A new phase for Chevrolet Volt

October 10, 2009

A new phase for Chevrolet Volt


The Chevrolet Volt moved significantly closer to America’s driveways as the last pre-production version of the extended-range electric vehicle rolled out of General Motors’ test-assembly facility in Warren on Friday.

Gliding so silently through the factory aisles that quality auditor Shelia Asunto beeped a discreet pedestrian-alert horn to let workers know it was coming, the Volt’s next stop is GM’s Milford proving ground and a career in hostile environments to make sure its electric drivetrain functions in extreme temperatures.

After more than a year of testing cobbled-together car bodies that made the revolutionary Volt look like any other development vehicle, the Volt’s advanced and aerodynamic body gives a hint of why GM thinks it will reshape the automaker’s image and establish Chevrolet as a world leader for advanced technology and environmentally friendly vehicles.

Its spacious interior included novel features like gauges the driver can reconfigure to display different sets of information, a spinning, three-dimensional "Volt" logo on a touch-screen panel, and a green charging light for when it’s plugged in between drives.

Things can change in a year, but it would be very surprising if all those features on the 74th and final preproduction Volt don’t make it to the model that will be sold at Chevrolet dealerships.

"This is our shining moment after all we’ve been through with the bankruptcy this year," said Andy Pawlaczyk, chairperson of UAW Local 160, which will build the Volt with Local 122 at GM’s Detroit-Hamtramck assembly plant. About 20 UAW workers from Detroit-Hamtramck worked alongside the preproduction workers at Warren.

The Volt, which aims to cover 40 miles on battery power alone and travel longer distances with a small onboard gas-powered generator, should reach dealerships in November 2010.

"This is the same kind of work we do on any new car, but it’s got a different purpose," said Keith Brown, who assembles new vehicles in the preproduction facility. "We want to get off foreign oil. I hope everybody buys the Volt and loves it, and we can push the industry in that direction."

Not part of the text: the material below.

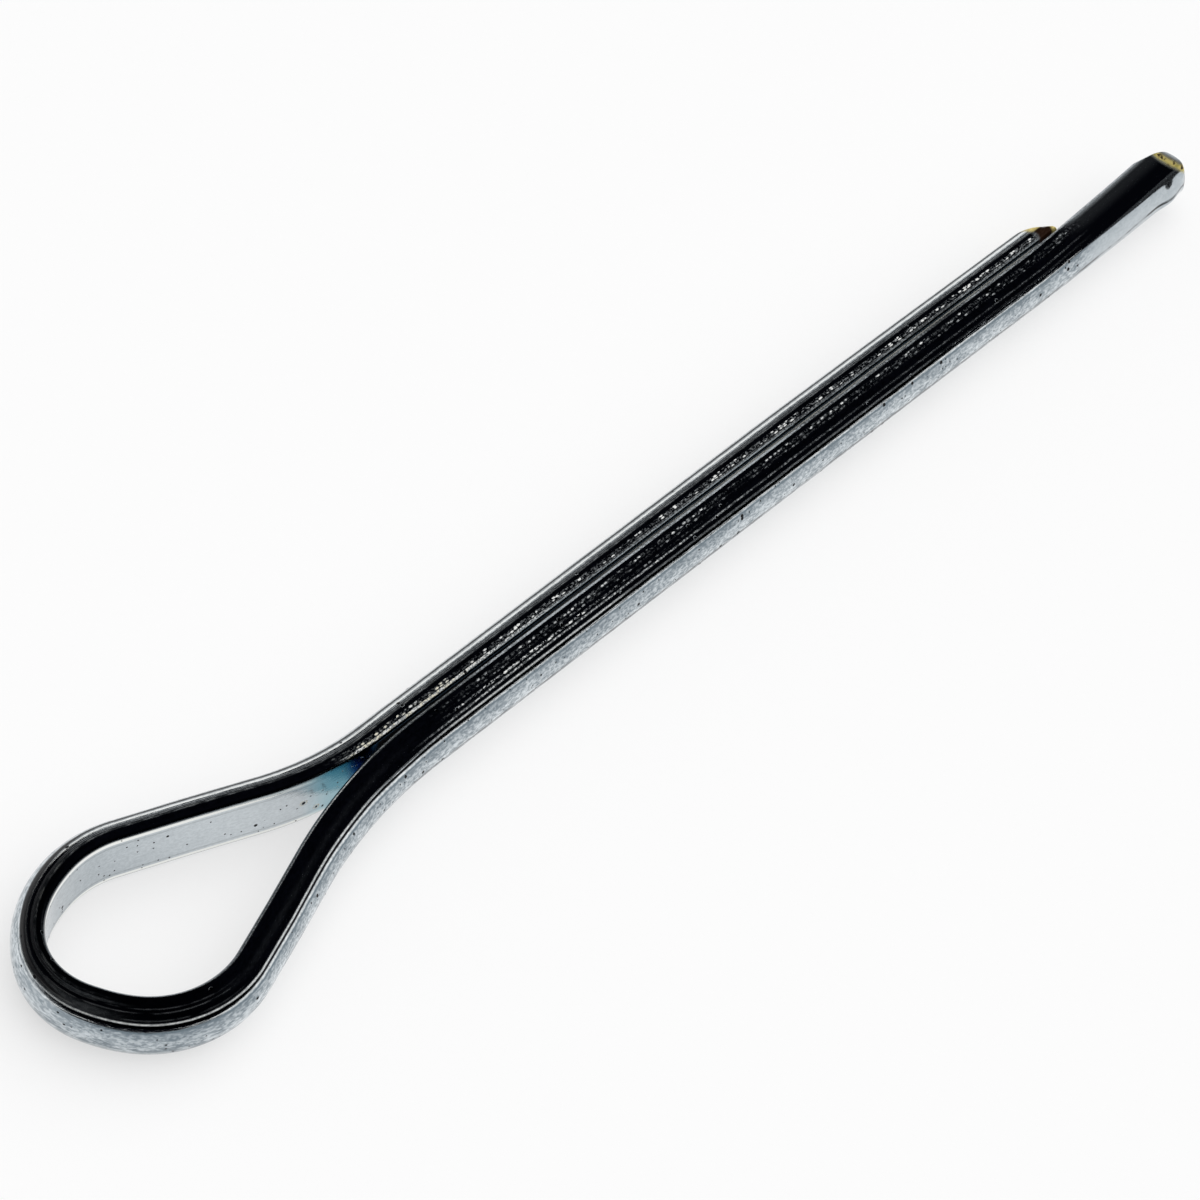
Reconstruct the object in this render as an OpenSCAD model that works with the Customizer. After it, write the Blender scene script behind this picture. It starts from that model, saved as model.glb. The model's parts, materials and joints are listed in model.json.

Recent visits from the British minister of industry and Australia’s prime minister — both of whom want GM to build the Volt in their countries as well as the United States — demonstrate interest far beyond Detroit.

"This gives us so much hope for the future of our plant and General Motors," said Patrick Marano, an assembly team leader from the Detroit-Hamtramck plant.

An upcoming three-day test drive by GM engineers and senior executives will help identify final issues to resolve before the Volt goes on sale, chief engineer Andy Farah said.